Devenires Cotidianos, por Susana Ruvalcaba

-¿Y a qué te dedicas?

-A la docencia, soy profesora

-Me hubiera encantado tener una profesora tan sexy como tú

Y así es como de pronto un tipo cualquiera pretende tener una conversación coqueta conmigo que termina siendo un lugar común. Pocos se interesan en saber cómo es la experiencia de la docencia, la responsabilidad que se siente, el compromiso que implica, la carga real de trabajo.

De las primeras cosas de las que me di cuenta es que un profesor debe estar preparado. Sí, hay que saber de qué se habla, tener elementos y referencias al respecto. Sin embargo, como alumna y como profesora incipiente también puedo decir que el conocimiento no lo es todo. Un buen profesor debe despertar el interés de los alumnos para que se adueñen de ese conocimiento.

Porque estar de frente a un grupo, leerse un power point cargado de datos, mientras el grupo entero revisa sus redes sociales no es un gran reto.

El asunto es que para ser un buen profesor es necesario ser una especie de Yoda del conocimiento capaz de hacer de cada clase una especie de stand up que derive en un ejercicio democrático en el que los alumnos se involucren de manera activa.

Sin embargo, ese cúmulo de capacidades tampoco basta. La docencia tiene algunas perversas implicaciones, como por ejemplo, la resolución de las dudas. Ellas hacen su aparición en los momentos menos afortunados y jamás en alguna de las miles de veces en las que cuestionas a los alumnos en clase: ¿quedó todo claro?, ¿tienen preguntas?

Las dudas ocurren siempre a posteriori y de manera infalible en algún momento en el que el docente está concentrado en su vida personal. Se manifiestan usualmente a través de correos electrónicos que al no ser atendidos inmediatamente, siguen lloviendo uno tras otro hasta atormentarnos. Y, por supuesto, hay que tomar el tiempo para responder a cada uno: eso lo vimos en clase, revisa la presentación tal o precisamente la tarea se trata de que respondas eso mismo que me estás preguntando.
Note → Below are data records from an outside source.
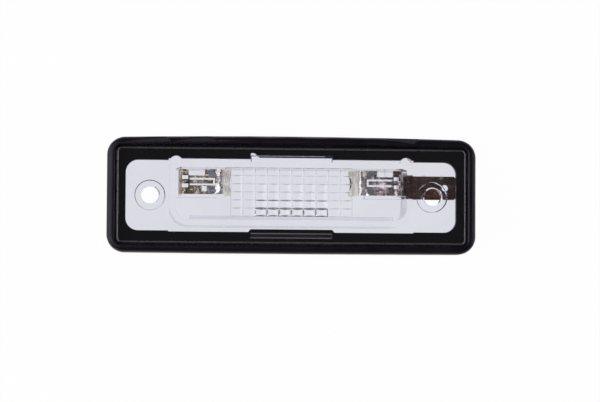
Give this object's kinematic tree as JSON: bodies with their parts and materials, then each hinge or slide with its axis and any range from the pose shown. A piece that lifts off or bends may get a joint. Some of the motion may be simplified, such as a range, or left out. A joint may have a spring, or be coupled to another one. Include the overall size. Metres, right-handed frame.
{
  "type": "number plate lamp",
  "caption": "Rectangular clear lens with screw holes and an open-backed lamp chamber, in a black rubber gasket, with riveted spring contacts for a tubular bulb and push-on terminals.",
  "frame": {"origin": "midway between the two screw holes, in the body panel's plane, which is the rear face of the gasket's flange", "axes": "+X along the lamp's length towards the sideways terminal, +Y towards the long side that the bulb is nearer, +Z out through the front of the lens"},
  "size_m": [0.0976, 0.031, 0.0187],
  "materials": {
    "gasket_rubber": "smooth moulded EPDM with a soft sheen",
    "clear_plastic": "clear moulded acrylic, polished",
    "bronze_strip": "dull tarnished strip",
    "brass_strip": "dull brass strip",
    "tinned_spring": "tinned, satin",
    "rivet_metal": "satin"
  },
  "bodies": {
    "root": {"gasket": "gasket_rubber", "lens": "clear_plastic", "feed_terminal": "bronze_strip", "earth_terminal": "brass_strip", "spring_left": "tinned_spring", "spring_right": "tinned_spring", "contact_rivets": "rivet_metal"}
  },
  "joints": []
}
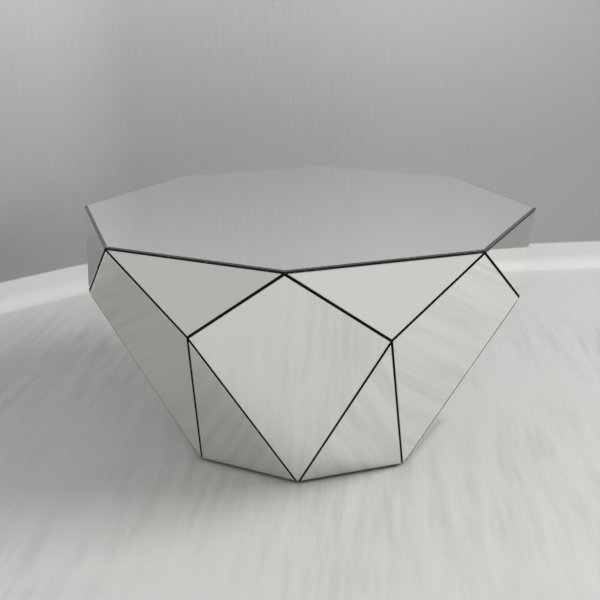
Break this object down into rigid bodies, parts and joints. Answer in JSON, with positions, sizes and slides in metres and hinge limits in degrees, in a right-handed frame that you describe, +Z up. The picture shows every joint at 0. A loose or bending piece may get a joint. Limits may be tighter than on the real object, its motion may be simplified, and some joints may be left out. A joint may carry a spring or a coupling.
{
  "type": "coffee table",
  "caption": "Low octagonal coffee table with a flat mirrored top and faceted mirrored sides that narrow to the foot.",
  "frame": {"origin": "on the floor under the middle of the top", "axes": "+Z up; -Y towards the corner of the top above kite mirror 1, and the numbers run anticlockwise seen from above"},
  "size_m": [0.9, 0.9, 0.465],
  "materials": {
    "mirror_glass": "polished",
    "black_board": "satin",
    "raw_board": "matte",
    "pine": "matte",
    "zinc_steel": "satin",
    "adhesive": "matte",
    "felt": "matte"
  },
  "bodies": {
    "root": {"top_mirror": "mirror_glass", "top_adhesive": "adhesive", "top_board": "black_board", "upper_mirror_1": "mirror_glass", "upper_mirror_2": "mirror_glass", "upper_mirror_3": "mirror_glass", "upper_mirror_4": "mirror_glass", "upper_mirror_5": "mirror_glass", "upper_mirror_6": "mirror_glass", "upper_mirror_7": "mirror_glass", "upper_mirror_8": "mirror_glass", "kite_mirror_1": "mirror_glass", "kite_mirror_2": "mirror_glass", "kite_mirror_3": "mirror_glass", "kite_mirror_4": "mirror_glass", "kite_mirror_5": "mirror_glass", "kite_mirror_6": "mirror_glass", "kite_mirror_7": "mirror_glass", "kite_mirror_8": "mirror_glass", "lower_mirror_1": "mirror_glass", "lower_mirror_2": "mirror_glass", "lower_mirror_3": "mirror_glass", "lower_mirror_4": "mirror_glass", "lower_mirror_5": "mirror_glass", "lower_mirror_6": "mirror_glass", "lower_mirror_7": "mirror_glass", "lower_mirror_8": "mirror_glass", "side_adhesive": "adhesive", "upper_board_1": "black_board", "upper_board_2": "black_board", "upper_board_3": "black_board", "upper_board_4": "black_board", "upper_board_5": "black_board", "upper_board_6": "black_board", "upper_board_7": "black_board", "upper_board_8": "black_board", "kite_board_1": "black_board", "kite_board_2": "black_board", "kite_board_3": "black_board", "kite_board_4": "black_board", "kite_board_5": "black_board", "kite_board_6": "black_board", "kite_board_7": "black_board", "kite_board_8": "black_board", "lower_board_1": "black_board", "lower_board_2": "black_board", "lower_board_3": "black_board", "lower_board_4": "black_board", "lower_board_5": "black_board", "lower_board_6": "black_board", "lower_board_7": "black_board", "lower_board_8": "black_board", "rib_lengthwise": "raw_board", "rib_crosswise": "raw_board", "top_cleats": "pine", "base_cleats": "pine", "cleat_screws": "zinc_steel", "base_board": "black_board", "glides": "felt"}
  },
  "joints": []
}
Y por supuesto, como docente no hay escapatoria a la labor de calificar tareas y exámenes. En mi experiencia diría que esta etapa requiere mucha inteligencia emocional. Faltas de ortografía, pésimas redacciones, rollos infinitos que tratan de disimular la falta de conocimiento y una generalizada carencia de esfuerzo que lo dejan a uno con el corazón medio roto.

Una vez sobrevivida esa etapa de calificación, viene una más crítica: la de los reclamos. Los alumnos inconformes hacen fila para quejarse de que su –usualmente- baja calificación no les es satisfactoria a lo que uno tiene que buscar maneras educadas, adultas y certeras de explicar que su trabajo/examen no cumple con lo requerido.

Ser profesor implica volverse una mezcla de adulto responsable, libro del saber, consejero espiritual, hermano mayor y psicólogo con hartas dosis de buen humor. No es una labor imposible, pero sí ardua.

Este es el primer día del maestro que celebro: desde casa, revisando trabajos finales. Sin duda, muchos alumnos me romperán hoy el corazón –sin saberlo-. Pero también habrá algún otro que me devuelva un poco la fe en la humanidad. Y esa será la mejor paga.